Feel the edges of your consciousness slowly ebb into focus. Your breathing picks up as you drift into the waking world; you feel the sun burning red into your closed lids. Your head is full of flickers of words and colours and faces of the dream that you are leaving behind. Your thoughts align themselves and you realise you are awake. You also realise that you are thinking of him. You fire a round of curses at your subconscious for letting him be the first thing you think of when you wake up. Because you know, you KNOW that you are probably the furthest thing from his mind right now. Roll over in the soft white sheets. One is tangled around your ankle. Looks like you had a restless night. Sit up. Slowly. Tucking the hair that hangs across your flushed cheek behind your ear. Your bare legs are covered in imprints, red creases across your skin from the bed sheets. The light that is shining onto you through the smeared window panes is coming from an odd place in the sky. Ah. A glance at the clock tells you it is 5am. You get up anyway. Your hot bare feet leave marks on the floor and then evaporate. The view from your window is lovely, the world is hardly stirring. You open it and lean out, breathing in the breeze which stirs over the light warmth of the day ahead. You can’t help your eyes glance across the street and wash over his apartment building, resting on his window. A shot of adrenaline surges into your heart and creeps through your veins. He is there, like you, leaning out of his window, surveying the early morning city. Your eyes meet. Your heart yearns to reach out across the meters that interrupt you and touch him. You’re wishing for the impossible. He turns away from the window, and a tear rolls down your cheek.

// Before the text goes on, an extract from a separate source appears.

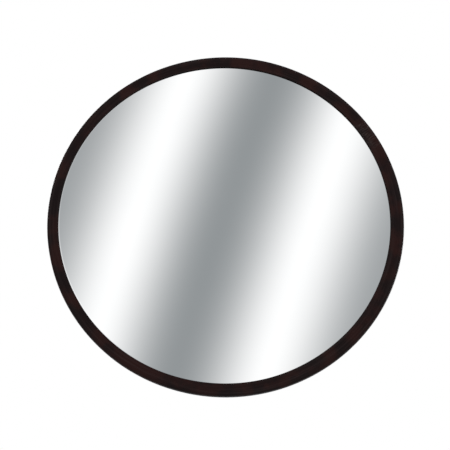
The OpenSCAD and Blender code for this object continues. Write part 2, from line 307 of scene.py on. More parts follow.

Feel the edges of your consciousness slowly ebb into focus. You groan. Still half wrapped in dreams. You roll over, disorientated, and land on the floor. Awake now for certain. Great, you think. The first time in weeks you manage to get anywhere near a decent night’s sleep and you end up on the floor. You sit up, and without really meaning to, think two thoughts. You wonder what the time is, and if she is awake yet. You groan again, mad at yourself for letting her be the first thing you think of when you wake up. It’s never going to happen. She is too beautiful, too fascinating. You stand up, rubbing the crystals of sleep from your red eyes, as you stare into the rays of light shining through your dirty window. A glance at the clock tells you its 5am. Though the warm, empty bed is tempting, you make your way to the window, curiosity over ruling laziness. You walk to the window, shoving aside piles of dirty clothes with your foot as you go. You open it and lean out into the morning air. The city is stirring with movement, understated and quiet. A few people walk the street below. Taxis take the early morning news reporters to work. A man unlocks his newspaper kiosk. The sun is warm, but the breeze is cool on your skin. If you were home, there would be dew on the grass, you think with a sigh, gazing at the world below you for a few minutes. You’re kidding yourself though, if you thought the reason for coming to the window was to look at the street. Your unwilling eyes wander up the building opposite, and rest on her window. A shot of adrenaline surges into your heart and creeps through your veins. She is standing there, so beautiful it almost hurts, hair ruffled with sleep, face bare. Your eyes meet. You long to climb onto the sill of the window and jump across the meters that separate you, to hold her in your arms. You’re wishing for the impossible. She’s probably wondering why you’re staring at her, thinking you’re some kind of freak, you realise. Your heart tears as you turn away from the window.

Tuesday 4 August 2009

regret

theres nothing quite like the feel of it. its almost guilt, shame, twinged with the knowledge that it, whatever it was, was your fault. you made a mistake. no one else, you. you feel loss, loss of what could have come to pass but never will, because of your actions. you put on those heels and stamped on the face of your future, misguided into believing it was the right thing to do. you should have known better.

Saturday 1 August 2009

through walls

muffled, the sound bounces. it travels through the empty chambers of this house, it echoes off family photos and furniture. notes ring out, reverberate off the glasses, the mirrors, the chandelier. they are carried on the air up the staircase and under the door of the room where i sit. the room i have slept in, night after night after night, for the last ten years. in this room, i have grown from a child to the person i am today. the world has changed around me, the passing of time the only constant my life now. i think of the day we first came to this house. us, wide eyed children. them, proud parents. we set upon making this house our own, many long hours spent in the wilderness of the garden, running through grass which was higher than my head. the days passed idly by me then, though too intoxicated by the world was i to realise their passing. they continue to pass now, but now the transition of days means more. it is as if a clock is hung above us, counting down. second by second. day by day. and then we will be splintered.
the melody sad yet lovely, the emotion of it heightened by the slightly out of tune piano and your occasional stumbles. your fingers move fast across the ivory. though not as fast as they once did. i imagine your brow furrowed as the song progresses into deeper, harsher, bellowing notes. they are loud, frenzied, they shake the room around them.

and then,
silence.

No one will read this.

But incase you do, here's what's going down.
Strangers of the world, you asked to read my writing, you asked for a place you could view it instead of searching through the overcrowded scrapbook of Tumblr to find it. So, Strangers, this is what I have created. Especially for you.
This will be a display of my work, as opposed to the interactive journal I jot down pointless thoughts, funny things and beautiful images into. [Tumblr.]

So. I hope you enjoy. More so than my photography, you are going to be seeing further into my brain, my thoughts and my emotions, my fears and my hopes.